製造工程ではサイズが極小なので、従来の機械を使いながらもより繊細な技術が要求された。特に最後の組み立ては、一つひとつ人の手で行っている。
▲「インテリア ライフスタイル」展示より
左:耐水性を示す展示。開発過程では密封された空間で蒸気を当て続ける実験を行い、撥水・撥油・防水・防湿・防汚に優れ、かつ人体への影響が少ないフッ素コーティング剤を採用した
中:天金(三方金)を施した紙。ブロック状に断裁した紙の束の断面を削り平坦にすることで、金の付着強度が増し、かすれのない滑らかな表面を作ることができる
右:型抜き、糊付けされたikueの原型。これを360度開き、金具を取り付けてピアスを完成させる。PUR糊を使用しているため強度がある上、紙が均一に開き美しい外観を作る
SNSと展示会で販路を開拓
商品としての完成度を高めると同時に、販路開拓も進めている。2018年1月にWebサイトをオープン、Facebook、インスタグラムとも連動し、横山氏のアートディレクションによるスタイリッシュなビジュアルが展開され、都会的で高級感のあるブランドイメージが作られている。
2018年1月にフランス・パリで行われた欧州最大級のインテリア&デザイン見本市「メゾン・エ・オブジェ・パリ」、同年5月30日〜6月1日に東京ビッグサイトで行われたインテリア・デザイン市場のための国際見本市「インテリア ライフスタイル」に出展、いずれも多数の来場を得、紙をジュエリーにするアイデアと繊細な和のイメージが好評価を得た。
参考記事:国際見本市「インテリア ライフスタイル」で見つけた紙ものたち
また「婦人画報」2018年7月号では表紙と特集ページのスタイリングで起用されている。
ロンドンのヴィクトリア・アンド・アルバート博物館などのミュージアムショップ、国内のポップアップショプで販売するほか、ブランドサイトでのオンライン販売も行っている。

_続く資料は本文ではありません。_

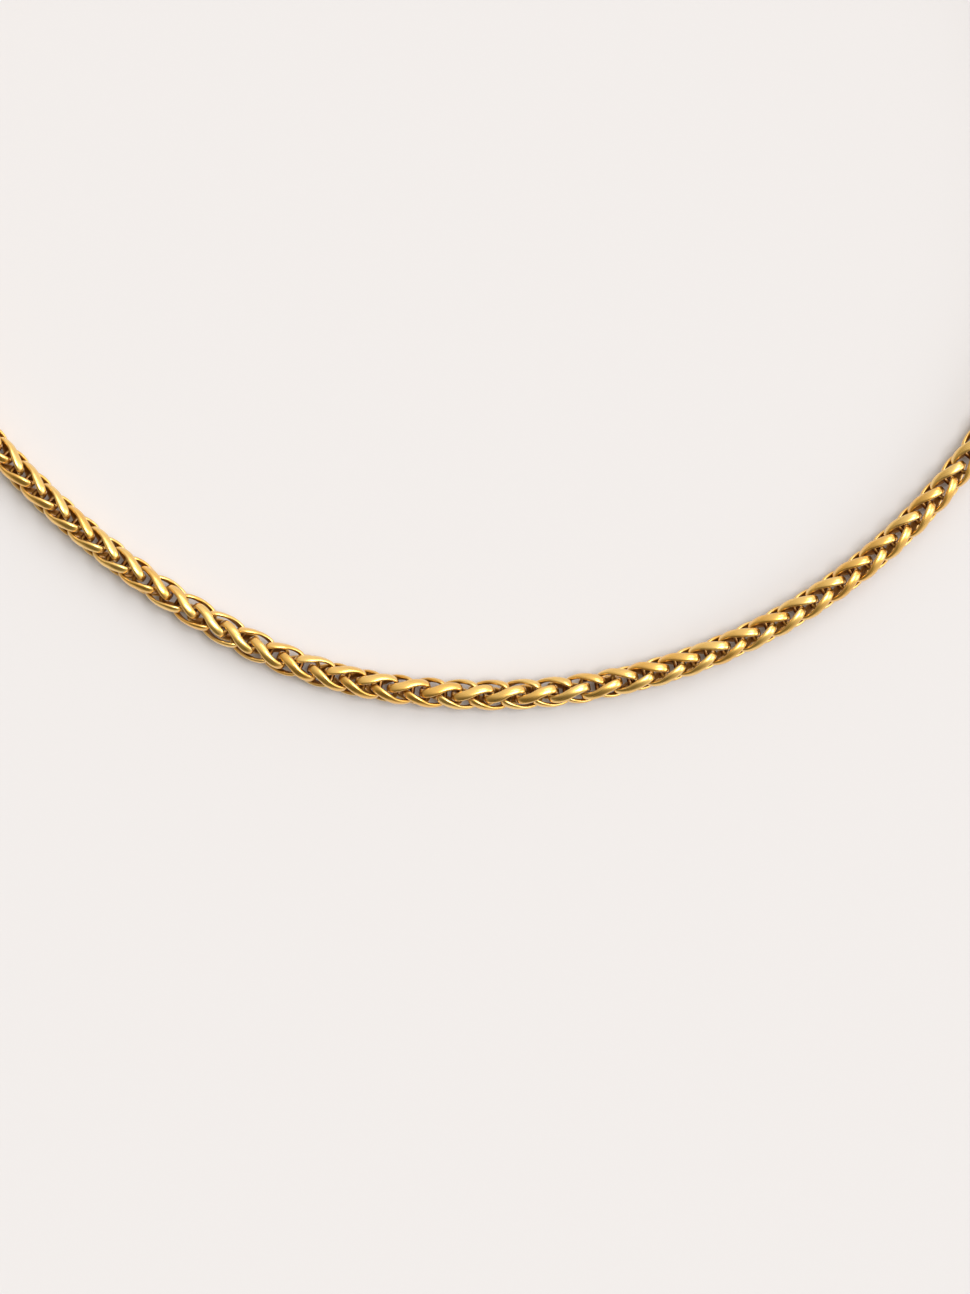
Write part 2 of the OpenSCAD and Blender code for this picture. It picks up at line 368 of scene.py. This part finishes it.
def swept_circle(radius, wire, steps, around, joint=None):
    """A round wire bent to a circle in its own x and y, as [along, around, xyz]. At the joint's angle the
    wire is thinner by a narrow bell curve of the distance from it: the hairline where its ends meet."""
    angle = np.linspace(0, 2 * np.pi, steps, endpoint=False)
    thick = np.full(steps, wire / 2)
    if joint is not None:
        closer = JOINT_WIDE / radius * np.linspace(-JOINT_REACH, JOINT_REACH, JOINT_ROWS)
        clear = np.abs(angle - joint) > closer[-1] * JOINT_CLEAR
        angle = np.sort(np.concatenate([angle[clear], joint + closer]))
        thick = wire / 2 - JOINT_DEEP * np.exp(-((angle - joint) * radius / (JOINT_WIDE / 2)) ** 2)
    section = np.linspace(0, 2 * np.pi, around, endpoint=False)
    out = radius + thick[:, None] * np.cos(section)
    up = -thick[:, None] * np.sin(section)
    surface = np.stack([out * np.cos(angle)[:, None], out * np.sin(angle)[:, None], up], -1)
    along_mm = np.append(angle, angle[0] + 2 * np.pi) * radius
    around_mm = np.linspace(0, np.pi * wire, around + 1)
    return surface, along_mm, around_mm


def jump_ring(name, place):
    """The upright ring at the place along the clasp's gap: its circle's x and y become x and height."""
    surface, along_mm, around_mm = swept_circle(
        RING_RADIUS, RING_WIRE, *RING_FACES, joint=np.radians(JOINT_ANGLE))
    x, y, up = np.moveaxis(surface, -1, 0)
    upright = np.stack([chain_end[0] + place + x, chain_end[1] - up, AXIS_HEIGHT + y], -1)
    return placed(name, joined_mesh(name, upright[None], along_mm[None], around_mm))


left_ring = jump_ring("left_jump_ring", ring_place)
right_ring = jump_ring("right_jump_ring", CLASP_GAP - ring_place)
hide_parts("ring_left")
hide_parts("ring_right")
for ring in (left_ring, right_ring):
    print(ring.name, len(ring.data.polygons), "faces,", round(solid_volume(ring.data), 2), "cubic mm")

# %% [markdown]
# The photograph does not show the clasp, so it stays one plain closed barrel with an eye at each end.
# A cylinder with a Bevel modifier would do. Here the barrel is turned about its axis from one profile, as a
# lathe makes it, which keeps its faces even. Its edges are eased by a quarter circle, because a polished
# barrel has no sharp ones.

# %% Clasp
EYE_WIRE, EYE_RADIUS = 0.9, 1.34
# From the chain's end to the eye, and how deep the eye's wire is sunk in the barrel.
EYE_TIP, EYE_SUNK = 0.22, 0.2
BARREL_THICK, EDGE_EASE = 3.9, 0.8
EYE_FACES, BARREL_AROUND = (48, 16), 64
# Rows of points on the flat end, over the eased edge and on half of the side.
END_ROWS, EDGE_ROWS, SIDE_ROWS = 5, 9, 6
# The rows on the flat end lie between these parts of its radius. Those of the side start so many mm in.
END_FROM, END_TO, SIDE_FROM = 0.04, 0.92, 1.5
eye_place = EYE_TIP + EYE_RADIUS + EYE_WIRE / 2
barrel_start = eye_place + EYE_RADIUS - EYE_SUNK
barrel_long = CLASP_GAP - 2 * barrel_start


def barrel_surface(around):
    """The turned barrel along x from 0, as rows of one profile point each. The profile goes out along the
    end, over a quarter circle, along the side, and back the same way."""
    quarter = np.radians(np.linspace(0, 90, EDGE_ROWS))
    end_out = np.linspace(END_FROM, END_TO, END_ROWS) * (BARREL_THICK / 2 - EDGE_EASE)
    half_x = np.concatenate([0 * end_out, EDGE_EASE * (1 - np.cos(quarter)),
                             np.linspace(SIDE_FROM, barrel_long / 2, SIDE_ROWS)])
    half_out = np.concatenate([end_out, BARREL_THICK / 2 - EDGE_EASE * (1 - np.sin(quarter)),
                               np.full(SIDE_ROWS, BARREL_THICK / 2)])
    x = np.concatenate([half_x, barrel_long - half_x[-2::-1]])
    out = np.concatenate([half_out, half_out[-2::-1]])
    section = np.linspace(0, 2 * np.pi, around, endpoint=False)
    return np.stack([np.broadcast_to(x[:, None], (len(x), around)), out[:, None] * np.cos(section),
                     out[:, None] * np.sin(section)], -1)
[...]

今後はファッション感度の高い層に向けてプロモーションを行っていく。ピアスの次はリングをリリースする予定で、メンズ分野でカフスなどの開発も目指す。
「ikue」のネーミングには、紙が幾重にも重なる様と同時に、時代を重ねてきた技術への敬意とその継承発展など、重複した意味合いが込められている。原田氏と横山氏は、プロジェクトを通じて実感した匠の技の魅力、そして紙製品が持つ多彩な可能性を伝えていきたいと語る。
ikueのプロジェクトはこれからが勝負といえる。印刷・製本業界が事業展開していく方向の一つを示す事例として、着実に実績を重ねていってほしい。